A hipocrisia em que vivemos só é comparável com o Terror na França de 1792, onde Robespierre proclamou como alicerces constitucionais a liberdade, igualdade e fraternidade e mesmo assim se continuava a legitimar a escravatura e se mantinha a obstinação e relutância relativamente à independência das suas colónias. Hoje, julgamos viver livres, sem repressão, até usufruímos exacerbadamente das liberdades conquistadas por outros que não nós, o que não entendemos é que nós de forma voluntária nos fechamos numa cela e sem grande debate nos livramos da chave, somos engolidos por uma globalização que embrutece quem mais se devia indignar, onde a igualdade fútil prevalece e a diferença é vista como um forte estigma. Documentamos o nosso quotidiano, desempregando os 007 do mundo novo, permitimos abusos constantes sem oferecer resistência, estudamos aqueles que fizeram a diferença, mas reina em nós a sensação leiga de que é impossível mudar, teimamos em ser demagogos desde a placenta, toleramos, aceitamos, consentimos, compreendemos, perdoamos, esquecemos, desvalorizamos, ignoramos e descredibilizamos a ameaça, com esta inércia, penhoramos não só o nosso, mas o futuro dos que se seguem!

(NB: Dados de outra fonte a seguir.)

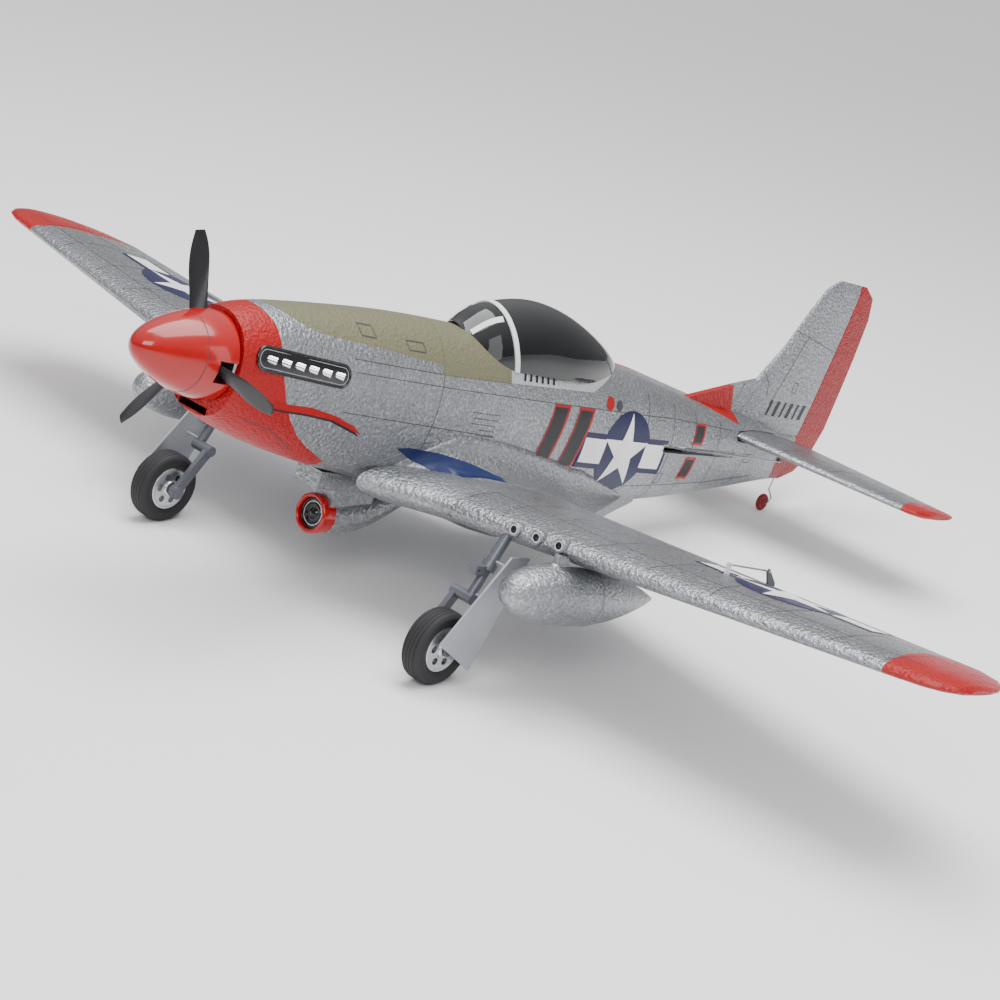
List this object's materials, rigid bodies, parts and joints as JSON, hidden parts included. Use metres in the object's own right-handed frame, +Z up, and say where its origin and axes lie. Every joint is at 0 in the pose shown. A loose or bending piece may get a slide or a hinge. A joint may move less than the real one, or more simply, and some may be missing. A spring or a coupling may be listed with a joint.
{
  "type": "radio-controlled foam airplane",
  "caption": "Foam model of a low-wing, single-engine fighter with bubble canopy, chin spinner, belly scoop, wing tanks, tail-dragger gear and working control surfaces.",
  "frame": {"origin": "centre of the footprint at the ground, standing on its three wheels", "axes": "+Z up, -Y forward (the way the nose points), +X to the port wing tip; the fuselage's own axes are pitched nose-up by 10.187 degrees about X"},
  "size_m": [1.2, 1.0452, 0.329],
  "materials": {
    "silver_foam": "painted moulded foam, bead texture",
    "red_foam": "painted moulded foam, bead texture",
    "red_plastic": "gloss moulding",
    "black_plastic": "gloss moulding",
    "grey_plastic": "satin moulding",
    "white_plastic": "satin moulding",
    "light_grey_plastic": "satin moulding",
    "dark_canopy": "gloss tinted moulding",
    "chrome_trim": "polished",
    "silver_metal": "turned",
    "steel_wire": "drawn wire",
    "magnet_steel": "plated",
    "dark_metal": "satin paint",
    "tyre_rubber": "matt",
    "red_rubber": "matt",
    "lens_glass": "polished, dark behind",
    "carbon_tube": "pultruded tube",
    "plywood": "bare ply",
    "battery_wrap": "shrink wrap"
  },
  "bodies": {
    "airframe": {"fuselage_left": "silver_foam", "fuselage_right": "silver_foam", "vertical_fin": "silver_foam", "wing_left": "silver_foam", "wing_right": "silver_foam", "wing_spars": "carbon_tube", "stabiliser": "silver_foam", "radiator_scoop": "silver_foam", "camera_fairing": "silver_foam", "camera_ring": "red_plastic", "camera_lens": "lens_glass", "exhaust_panels": "black_plastic", "exhaust_stacks": "chrome_trim", "gun_barrels": "chrome_trim", "drop_tanks": "silver_foam", "firewall": "plywood", "motor_stator": "dark_metal", "speed_controller": "black_plastic", "battery": "battery_wrap", "equipment_tray": "plywood", "receiver": "grey_plastic", "servos": "grey_plastic", "frame_magnets": "magnet_steel", "hinge_leaves": "white_plastic", "hinge_pins": "steel_wire", "gear_leg_left": "dark_metal", "gear_leg_right": "dark_metal", "gear_doors": "light_grey_plastic"},
    "hatch": {"hatch_base": "silver_foam", "canopy": "dark_canopy", "windshield_frame": "white_plastic", "hatch_magnets": "magnet_steel"},
    "propeller_group": {"spinner": "red_plastic", "propeller": "black_plastic", "spinner_backplate": "silver_metal", "motor_bell": "dark_metal"},
    "aileron_left_body": {"aileron_left": "silver_foam", "aileron_horn_left": "grey_plastic"},
    "aileron_right_body": {"aileron_right": "silver_foam", "aileron_horn_right": "grey_plastic"},
    "aileron_arm_left_body": {"aileron_arm_left": "white_plastic"},
    "aileron_arm_right_body": {"aileron_arm_right": "white_plastic"},
    "aileron_rod_left_body": {"aileron_rod_left": "steel_wire"},
    "aileron_rod_right_body": {"aileron_rod_right": "steel_wire"},
    "elevator_body": {"elevator": "silver_foam", "elevator_joiner": "steel_wire", "elevator_horn": "grey_plastic"},
    "elevator_arm_body": {"elevator_arm": "white_plastic"},
    "elevator_rod_body": {"elevator_rod": "steel_wire"},
    "rudder_body": {"rudder": "red_foam", "rudder_horn": "grey_plastic", "tail_strut": "steel_wire"},
    "rudder_arm_body": {"rudder_arm": "white_plastic"},
    "rudder_rod_body": {"rudder_rod": "steel_wire"},
    "wheel_left": {"tyre_left": "tyre_rubber", "hub_left": "silver_metal"},
    "wheel_right": {"tyre_right": "tyre_rubber", "hub_right": "silver_metal"},
    "tail_wheel_body": {"tail_wheel": "red_rubber"}
  },
  "joints": [
    {"name": "propeller_spin", "type": "hinge", "parent": "airframe", "child": "propeller_group", "pos_m": [0, -0.45371, 0.23697], "axis": [0, 0.9842, -0.1769], "continuous": true},
    {"name": "hatch_lift", "type": "slide", "parent": "airframe", "child": "hatch", "axis": [0, 0.1769, 0.9842], "range_m": [0, 0.08]},
    {"name": "aileron_left_hinge", "type": "hinge", "parent": "airframe", "child": "aileron_left_body", "pos_m": [0.328, -0.07502, 0.11817], "axis": [0.9881, -0.0961, 0.1197], "range_deg": [-25, 25]},
    {"name": "aileron_right_hinge", "type": "hinge", "parent": "airframe", "child": "aileron_right_body", "pos_m": [-0.328, -0.07502, 0.11817], "axis": [0.9881, 0.0961, -0.1197], "range_deg": [-25, 25]},
    {"name": "aileron_arm_left_turn", "type": "hinge", "parent": "airframe", "child": "aileron_arm_left_body", "pos_m": [0.33489, -0.1345, 0.13232], "axis": [0.9881, -0.0961, 0.1197], "range_deg": [-25, 25]},
    {"name": "aileron_rod_left_swing", "type": "hinge", "parent": "aileron_arm_left_body", "child": "aileron_rod_left_body", "pos_m": [0.33317, -0.13151, 0.14896], "axis": [0.9881, -0.0961, 0.1197], "range_deg": [-25, 25]},
    {"name": "aileron_arm_right_turn", "type": "hinge", "parent": "airframe", "child": "aileron_arm_right_body", "pos_m": [-0.33489, -0.1345, 0.13232], "axis": [0.9881, 0.0961, -0.1197], "range_deg": [-25, 25]},
    {"name": "aileron_rod_right_swing", "type": "hinge", "parent": "aileron_arm_right_body", "child": "aileron_rod_right_body", "pos_m": [-0.33317, -0.13151, 0.14896], "axis": [0.9881, 0.0961, -0.1197], "range_deg": [-25, 25]},
    {"name": "elevator_hinge", "type": "hinge", "parent": "airframe", "child": "elevator_body", "pos_m": [0.0135, 0.38933, 0.08852], "axis": [1, 0, 0], "range_deg": [-20, 20]},
    {"name": "elevator_arm_turn", "type": "hinge", "parent": "airframe", "child": "elevator_arm_body", "pos_m": [0.0225, 0.0291, 0.15326], "axis": [1, 0, 0], "range_deg": [-20, 20]},
    {"name": "elevator_rod_swing", "type": "hinge", "parent": "elevator_arm_body", "child": "elevator_rod_body", "pos_m": [0.0225, 0.02556, 0.13357], "axis": [1, 0, 0], "range_deg": [-20, 20]},
    {"name": "rudder_hinge", "type": "hinge", "parent": "airframe", "child": "rudder_body", "pos_m": [0, 0.42137, 0.03501], "axis": [0, 0.3149, 0.9491], "range_deg": [-25, 25]},
    {"name": "rudder_arm_turn", "type": "hinge", "parent": "airframe", "child": "rudder_arm_body", "pos_m": [0, 0.07397, 0.11956], "axis": [0, 0.3149, 0.9491], "range_deg": [-25, 25]},
    {"name": "rudder_rod_swing", "type": "hinge", "parent": "rudder_arm_body", "child": "rudder_rod_body", "pos_m": [-0.018, 0.07397, 0.11956], "axis": [0, 0.3149, 0.9491], "range_deg": [-25, 25]},
    {"name": "wheel_left_spin", "type": "hinge", "parent": "airframe", "child": "wheel_left", "pos_m": [0.181, -0.29681, 0.033], "axis": [1, 0, 0], "continuous": true},
    {"name": "wheel_right_spin", "type": "hinge", "parent": "airframe", "child": "wheel_right", "pos_m": [-0.181, -0.29681, 0.033], "axis": [1, 0, 0], "continuous": true},
    {"name": "tail_wheel_spin", "type": "hinge", "parent": "rudder_body", "child": "tail_wheel_body", "pos_m": [0, 0.41069, 0.0095], "axis": [1, 0, 0], "continuous": true}
  ],
  "couplings": [
    {"joint": "aileron_right_hinge", "follows": "aileron_left_hinge", "ratio": -1},
    {"joint": "aileron_arm_left_turn", "follows": "aileron_left_hinge", "ratio": 1},
    {"joint": "aileron_rod_left_swing", "follows": "aileron_left_hinge", "ratio": -1},
    {"joint": "aileron_arm_right_turn", "follows": "aileron_left_hinge", "ratio": -1},
    {"joint": "aileron_rod_right_swing", "follows": "aileron_left_hinge", "ratio": 1},
    {"joint": "elevator_arm_turn", "follows": "elevator_hinge", "ratio": 1},
    {"joint": "elevator_rod_swing", "follows": "elevator_hinge", "ratio": -1},
    {"joint": "rudder_arm_turn", "follows": "rudder_hinge", "ratio": 1},
    {"joint": "rudder_rod_swing", "follows": "rudder_hinge", "ratio": -1}
  ]
}
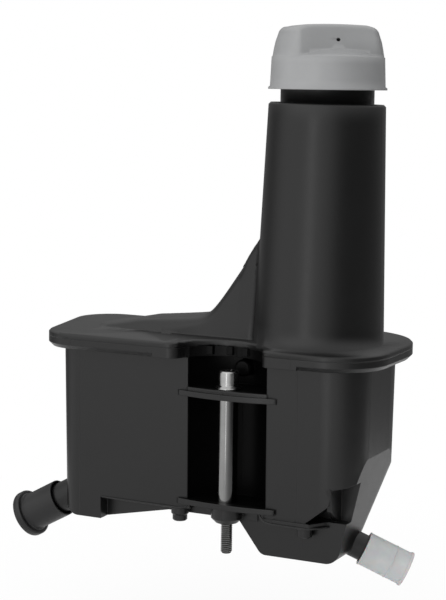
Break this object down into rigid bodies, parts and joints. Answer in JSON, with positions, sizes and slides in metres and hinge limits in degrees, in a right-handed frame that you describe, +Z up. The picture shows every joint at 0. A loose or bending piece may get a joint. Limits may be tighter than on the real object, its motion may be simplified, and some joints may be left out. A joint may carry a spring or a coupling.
{
  "type": "power steering reservoir",
  "caption": "Welded black plastic fluid reservoir with a tall filler neck, screw cap with dipstick, sleeved mounting screw and two capped hose spigots.",
  "frame": {"origin": "on the mounting screw's axis, at the underside of the boss that rests on the bracket", "axes": "+Z up along the mounting screw and the filler neck, +X along the tank towards the neck end, +Y away from the screw channel"},
  "size_m": [0.2233, 0.0971, 0.2846],
  "materials": {
    "tank_black": "satin moulded, fine grain",
    "cap_grey": "satin moulded",
    "insert_plastic": "satin moulded",
    "seal_rubber": "matt",
    "screw_zinc": "bright zinc plated",
    "sleeve_steel": "drawn and polished",
    "plug_black": "soft satin",
    "cap_natural": "natural translucent",
    "strainer_nylon": "matt"
  },
  "bodies": {
    "tank": {"lower_tank": "tank_black", "upper_cover": "tank_black", "spacer_sleeve": "sleeve_steel", "strainer_frame": "strainer_nylon", "strainer_mesh": "strainer_nylon"},
    "seal_carrier": {"cap_seal": "seal_rubber"},
    "cap": {"filler_cap": "cap_grey", "cap_insert": "insert_plastic", "dipstick": "insert_plastic"},
    "screw": {"mounting_screw": "screw_zinc"},
    "suction_plug": {"suction_plug": "plug_black"},
    "return_cap": {"return_cap": "cap_natural"}
  },
  "joints": [
    {"name": "cap_lift", "type": "slide", "parent": "tank", "child": "seal_carrier", "axis": [0, 0, 1], "range_m": [0, 0.0088]},
    {"name": "cap_turn", "type": "hinge", "parent": "seal_carrier", "child": "cap", "pos_m": [0.0383, 0.03, 0.2205], "axis": [0, 0, 1], "range_deg": [0, 630]},
    {"name": "screw_turn", "type": "hinge", "parent": "tank", "child": "screw", "pos_m": [0, 0, 0], "axis": [0, 0, 1], "continuous": true},
    {"name": "suction_plug_pull", "type": "slide", "parent": "tank", "child": "suction_plug", "axis": [-0.8746, 0, -0.4848], "range_m": [0, 0.0215]},
    {"name": "return_cap_pull", "type": "slide", "parent": "tank", "child": "return_cap", "axis": [0.8517, 0.31, -0.4226], "range_m": [0, 0.0205]}
  ],
  "couplings": [
    {"joint": "cap_lift", "follows": "cap_turn", "m_per_rad": 0.00079577}
  ]
}
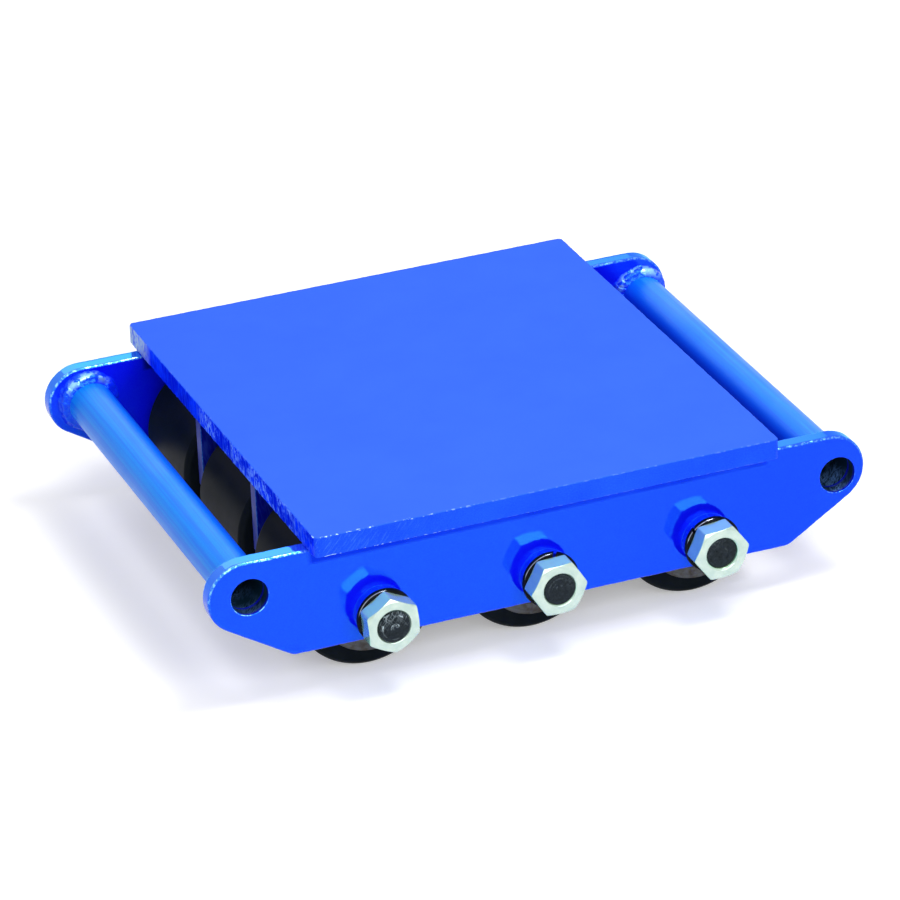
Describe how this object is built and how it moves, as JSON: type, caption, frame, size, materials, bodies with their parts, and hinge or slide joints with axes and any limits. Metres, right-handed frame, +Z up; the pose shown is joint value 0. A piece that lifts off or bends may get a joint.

Já chega! Há que mortalizar os responsáveis pela falência económica e de valores a que assistimos, da mesma maneira que julgamos inevitável assim continuar, então também é possível mudar, nada te impede de sair à rua e gritar, mostra-te louco, eles temem os loucos, não te alimentes do que eles te segredam, inflaciona o espírito dos que te rodeiam, não priorizes os gestos fúteis e narcisistas, dá primazia à revolução que se avizinha. A elite política só irá temer as suas ações quando os jovens se fizerem ouvir, da mesma maneira com que agora estão a ser exímios no seu silêncio, lembra-te da mentira histórica que estás a viver, dois vencimentos não se revelam suficientes para alimentar uma família, não acenes com mera insatisfação as notícias reveladoras de corrupção e de fraude, podes não ser o que sempre sonhaste, mas uma coisa que está perfeitamente ao teu alcance é a possibilidade de seres diferente, por isso eu pergunto ainda num tom convencional: Para quando a revolução?
David Guimarães
25 Ago 2014 at 1:47
Amigo Gonçalo,
Bom artigo, com bons conhecimentos e desejo de mudança! No próximo, espero ideias mais concretas, para assim, eventualmente, aderir à causa.
Um abraço
Pedro Marques Pinto
3 Set 2014 at 12:54
Camarada Gonçalo,
é interessante acompanhar a tua escrita corrosiva e militante. Vivemos tempos difíceis, como sempre, e tenho dúvidas quanto ao facto de sermos nós, os insurrectos, a tentar mudar o mundo e os seus costumes. Isso dependerá também de governantes, poderes e sistemas, da capacidade que têm de analisar a situação política e social. Há muito boa gente que não pretende revolução alguma, já que isso interferiria com os seus interesses e valores mais intemporais. Parece que tudo tem de mudar para ás vezes ficar na mesma, como dizia Lampedusa.
Este artigo é um bom manifesto, mas acho que deves aprimorar as tuas ideias, torna-las mais concretas e socialmente aplicáveis.
De resto, concordo com quase tudo o que dizes. Mas aponto só um senão: a tua linguagem instiga a realização de acto violentos. Pelo menos, é o que me parece.
Mas posso estar completamente errado.